Социальный протест в русской революции может быть описан в категориях «моральной экономии» Э.П. Томпсона, в последние годы трактуемой скорее не как замкнутый комплекс анти капиталистических убеждений социальных низов, а как сумма их прагматических действий, направленных на корректировку, а не на уничтожение существующего (или складывающегося) порядка путем достижения компромисса.[2084] Протестовавшие действовали не под влиянием аффекта или умопомрачения. Ими двигало убеждение в законности своих действий, обосновываемых ссылками на моральные нормы и обычай. Их поведение учитывало конкретную ситуацию и конъюнктуру.
Эти качества были присущи городским продовольственным волнениям 1917 г. — самочинным обыскам торговцев, беспорядкам на рынках и в «хвостах» у продовольственных лавок, разграблениям товаров или насильственной продаже их по пониженным ценам, расправам с представителями продовольственных служб и погромам казенных винных складов. Наряду с солдатами гарнизонов, их активными участниками являлись женщины, повышенная роль которых в продовольственных беспорядках вытекала из их повседневного опыта и является одной из характерных черт европейского социального протеста в XVII-XIX вв.[2085] Однако по мере установления военизированного порядка в городах и ужесточения штрафных санкций против участников беспорядков горожане все более склонялись к выживанию с помощью индивидуальных и не афишируемых действий в обход закона.

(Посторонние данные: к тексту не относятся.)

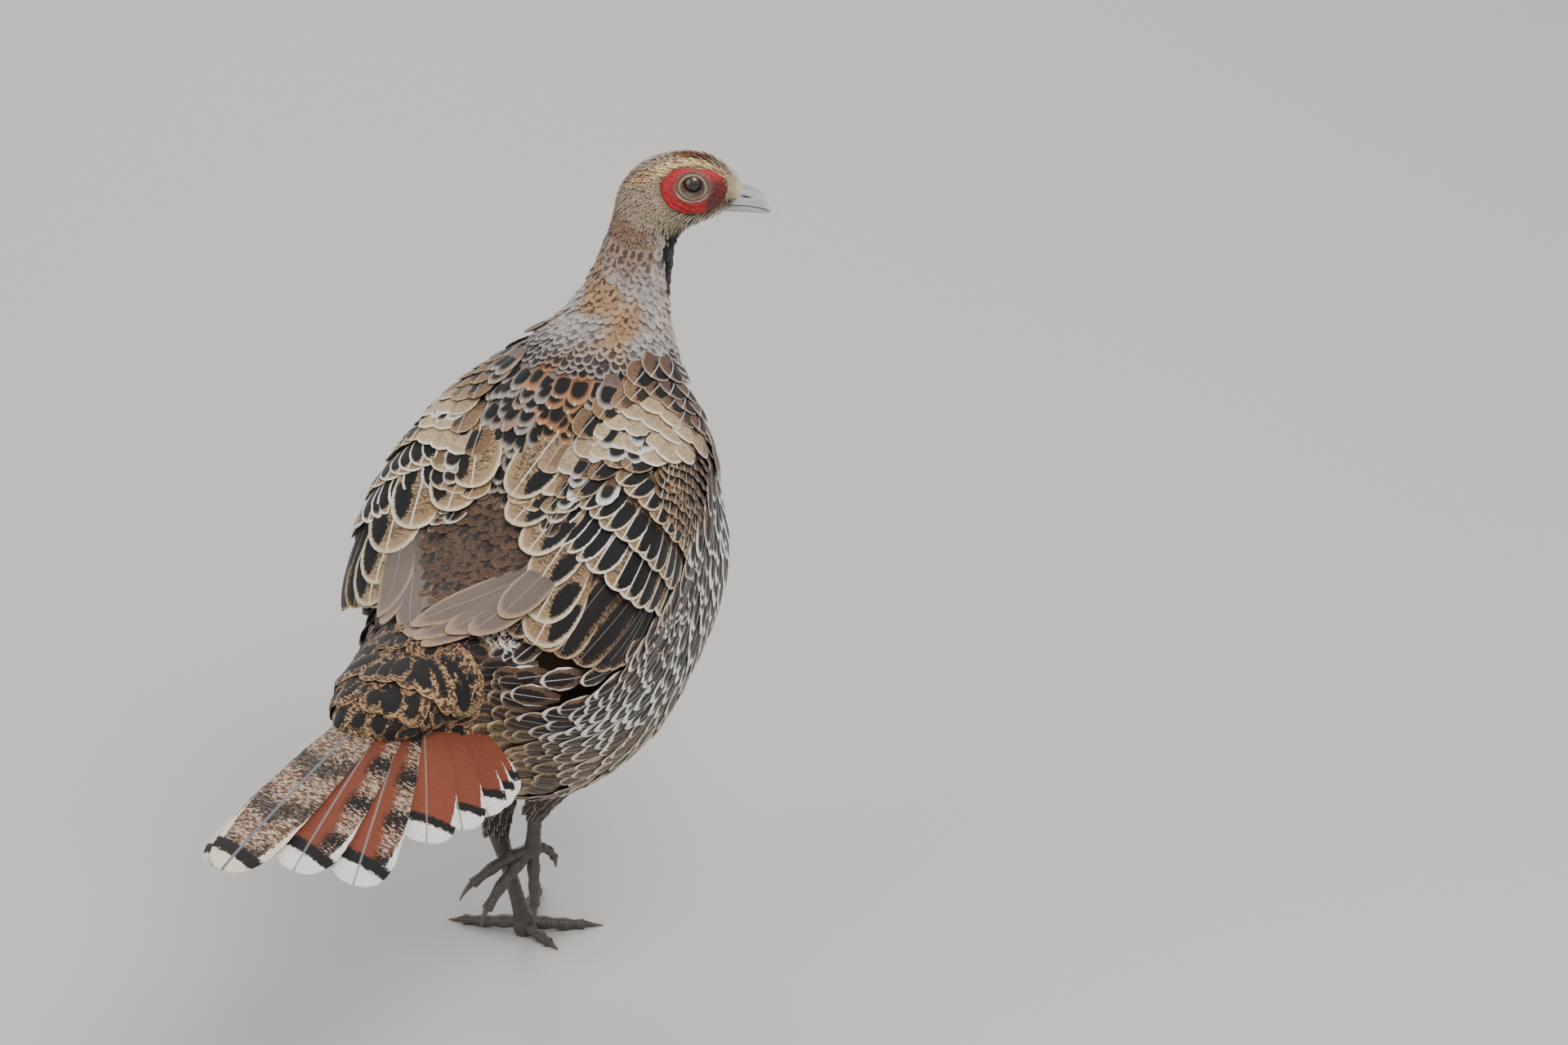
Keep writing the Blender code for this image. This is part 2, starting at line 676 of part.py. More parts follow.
def wing_core(name, side, grow=0.0):
    """The folded arm and its lesser coverts: a slab that follows the bird's flank, sunk into a bed.

    With grow it is the open bed for that slab.
    """
    outer = [wing_outline(side, share) for share in (1.0, 0.8, 0.52, 0.24)]
    deep = (WING_BED[1],) + (WING_BED[0],) * 3
    inner = [settle(trunk_field, ring, -depth) for ring, depth in zip(outer, deep)]
    first = wing_outline(side, 0.0)[0]
    last = settle(trunk_field, first[None], -WING_BED[0])[0]
    if grow:
        rise = unit(outer[0] - inner[0])
        away = outer[0] - first
        away = unit(away - rise * np.sum(away * rise, axis=1, keepdims=True))
        up = unit(first - last)
        side_top = outer[0] + away * grow * MM
        outer = [side_top, side_top + unit(rise + 0.4 * up) * 6 * MM]
        inner = [inner[0] + (away - rise) * grow * MM] + [q - up * 1.5 * grow * MM for q in inner[1:]]
        first = first + up * 12 * MM
        last = last - up * 1.5 * grow * MM
    return rings_mesh(name, outer[::-1] + inner, first, last)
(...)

Рабочий протест на Урале — в регионе, пребывавшем с пореформенного времени в состоянии хронического хозяйственного кризиса — сложно типизировать как проявление «сознательной классовой борьбы» (в большевистском смысле) и в отношении дореволюционного периода. Для уральского рабочего движения были типичны прошения, жалобы на недостаток работ и притеснения администрации, выдвижение аграрных требований, длительные тяжбы с заводами, захваты земель и лесов, конфликты без оставления работ, террористические акты. Сами забастовки были насыщены раннеиндустриальной архаикой — причинением ущерба заводскому оборудованию, актами насилия над ненавистными представителями администрации и цехового персонала.[2086]